Efectivamente así podemos leer la novela de García Nieto, como un ensayo acerca del lenguaje, como el intento de no subsumir la retórica en la literalidad. Son tiempos en que se detiene a humoristas, en que hay que tener mucho cuidado con las palabras, pues pueden llevarte a la cárcel según cómo juegues y en qué contexto. No hay que olvidar que el texto puede ser suicidado del contexto, y ya así dar un pretexto para los que no juegan con el lenguaje, para los que no juegan.
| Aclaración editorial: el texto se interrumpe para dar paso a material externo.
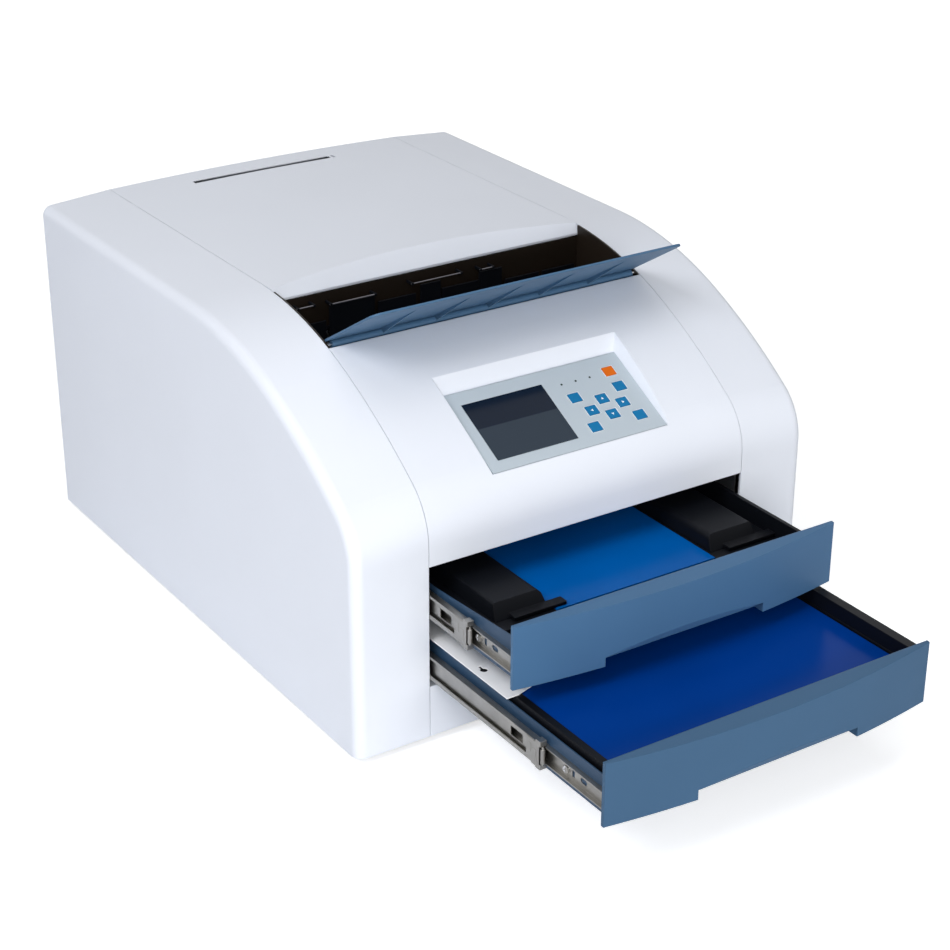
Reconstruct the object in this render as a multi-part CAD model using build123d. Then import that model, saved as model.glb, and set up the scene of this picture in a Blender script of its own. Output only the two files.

El personaje de Toni, magistralmente caracterizado como el de un discapacitado con la capacidad de ser capaz de despertar la logorrea, el llanto, su aplicación como objeto apto para captar limosnas, para despertar ternura, o para ser el único trabajador de una familia afectada por la enésima crisis de pobre, de esos pobres que acuden al recibidor del Señor, en la canción de Serrat. Ese personaje merece un lugar central en nuestra retina de personajes de novela que lograron con el tiempo pasar de ser personajes francamente olvidables a personajes inolvidables. Toni, el que calla.